* [Directions for this task]:
Each line from the one containing "What three.js and" through the one containing "const SLOT_RIM_CHAMFER = 0.6;" is to be retyped exactly, both end lines included, and all other lines left out.

* [Supplied material]:
>> Begin

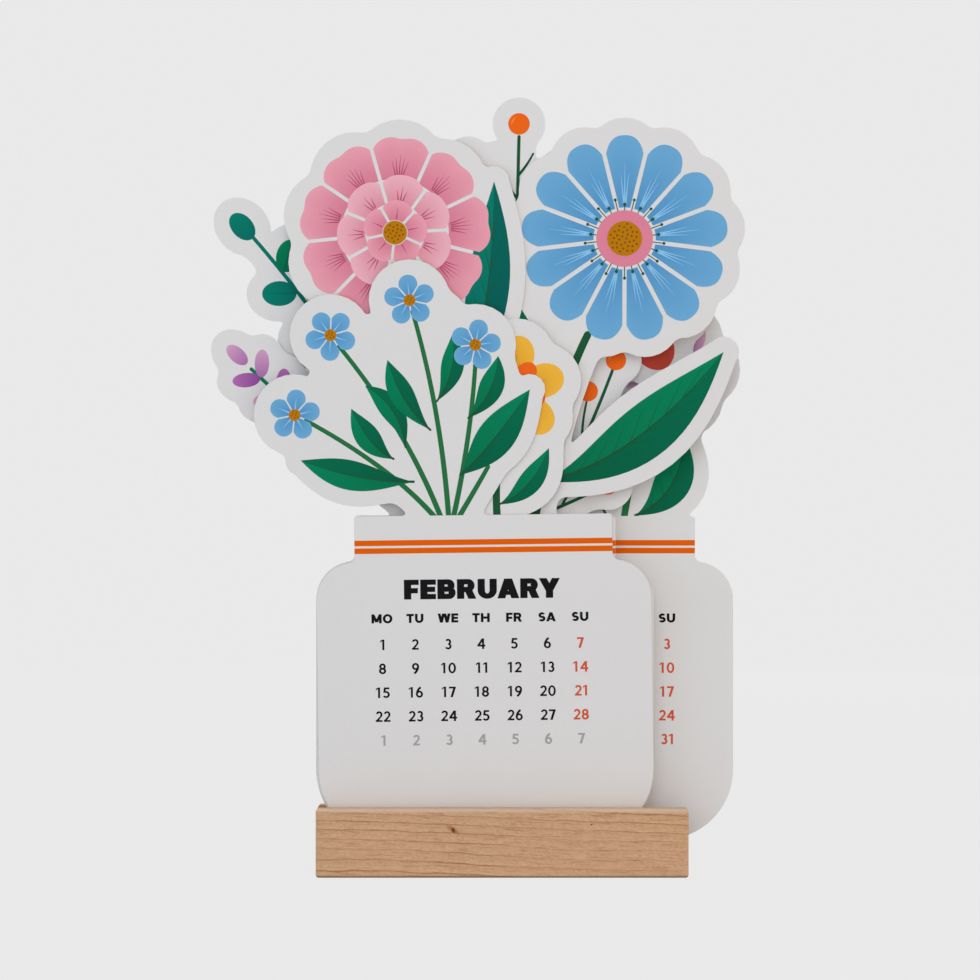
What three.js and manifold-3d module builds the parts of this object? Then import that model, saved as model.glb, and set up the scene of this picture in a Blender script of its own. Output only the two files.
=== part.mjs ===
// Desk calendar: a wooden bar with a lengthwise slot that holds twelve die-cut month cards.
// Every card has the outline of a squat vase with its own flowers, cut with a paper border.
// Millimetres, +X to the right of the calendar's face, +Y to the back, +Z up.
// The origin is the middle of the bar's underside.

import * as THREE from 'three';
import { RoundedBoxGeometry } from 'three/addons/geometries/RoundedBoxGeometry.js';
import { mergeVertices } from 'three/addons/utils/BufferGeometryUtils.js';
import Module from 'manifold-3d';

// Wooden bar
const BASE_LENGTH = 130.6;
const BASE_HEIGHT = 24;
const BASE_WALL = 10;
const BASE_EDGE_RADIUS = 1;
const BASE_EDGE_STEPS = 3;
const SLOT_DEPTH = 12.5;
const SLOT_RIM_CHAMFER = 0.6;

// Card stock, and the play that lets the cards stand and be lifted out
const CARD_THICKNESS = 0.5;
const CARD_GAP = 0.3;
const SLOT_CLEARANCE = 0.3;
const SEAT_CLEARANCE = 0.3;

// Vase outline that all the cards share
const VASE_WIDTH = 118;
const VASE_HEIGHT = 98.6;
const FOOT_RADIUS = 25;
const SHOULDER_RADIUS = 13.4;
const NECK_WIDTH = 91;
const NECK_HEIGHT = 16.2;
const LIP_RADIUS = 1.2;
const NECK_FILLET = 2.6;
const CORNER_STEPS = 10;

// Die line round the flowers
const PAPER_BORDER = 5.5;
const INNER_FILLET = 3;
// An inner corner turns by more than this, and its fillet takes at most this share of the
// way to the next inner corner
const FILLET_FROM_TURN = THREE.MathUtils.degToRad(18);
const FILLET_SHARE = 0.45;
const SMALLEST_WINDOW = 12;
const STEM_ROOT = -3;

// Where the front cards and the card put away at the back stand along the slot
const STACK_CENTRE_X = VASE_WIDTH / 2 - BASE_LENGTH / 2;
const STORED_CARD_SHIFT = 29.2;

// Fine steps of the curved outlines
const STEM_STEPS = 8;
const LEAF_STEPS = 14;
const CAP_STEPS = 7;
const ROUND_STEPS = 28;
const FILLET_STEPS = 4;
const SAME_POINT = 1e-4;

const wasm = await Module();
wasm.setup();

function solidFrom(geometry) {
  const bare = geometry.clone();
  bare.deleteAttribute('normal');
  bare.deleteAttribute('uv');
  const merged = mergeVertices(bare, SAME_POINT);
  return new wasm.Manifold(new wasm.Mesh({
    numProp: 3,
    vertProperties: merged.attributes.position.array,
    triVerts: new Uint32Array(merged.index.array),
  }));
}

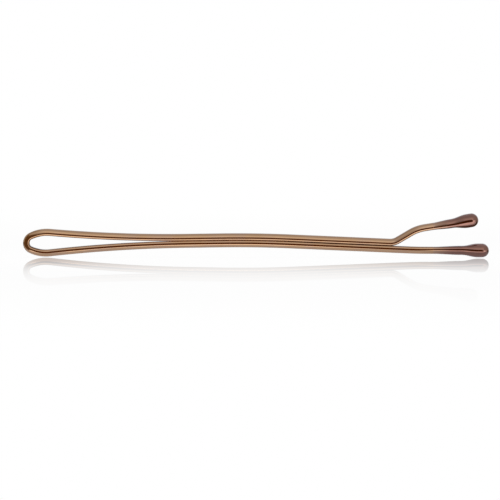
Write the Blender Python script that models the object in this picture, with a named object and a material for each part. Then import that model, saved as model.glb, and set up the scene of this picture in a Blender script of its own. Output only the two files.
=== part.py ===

>> End
>> Begin

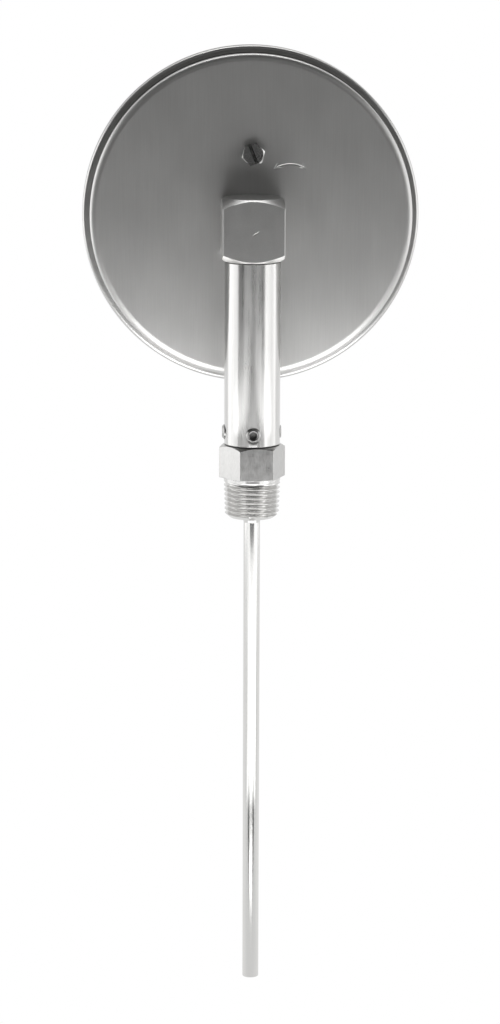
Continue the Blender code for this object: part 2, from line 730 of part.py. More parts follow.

>> End

* [Final result]:
What three.js and manifold-3d module builds the parts of this object? Then import that model, saved as model.glb, and set up the scene of this picture in a Blender script of its own. Output only the two files.
=== part.mjs ===
// Desk calendar: a wooden bar with a lengthwise slot that holds twelve die-cut month cards.
// Every card has the outline of a squat vase with its own flowers, cut with a paper border.
// Millimetres, +X to the right of the calendar's face, +Y to the back, +Z up.
// The origin is the middle of the bar's underside.

import * as THREE from 'three';
import { RoundedBoxGeometry } from 'three/addons/geometries/RoundedBoxGeometry.js';
import { mergeVertices } from 'three/addons/utils/BufferGeometryUtils.js';
import Module from 'manifold-3d';

// Wooden bar
const BASE_LENGTH = 130.6;
const BASE_HEIGHT = 24;
const BASE_WALL = 10;
const BASE_EDGE_RADIUS = 1;
const BASE_EDGE_STEPS = 3;
const SLOT_DEPTH = 12.5;
const SLOT_RIM_CHAMFER = 0.6;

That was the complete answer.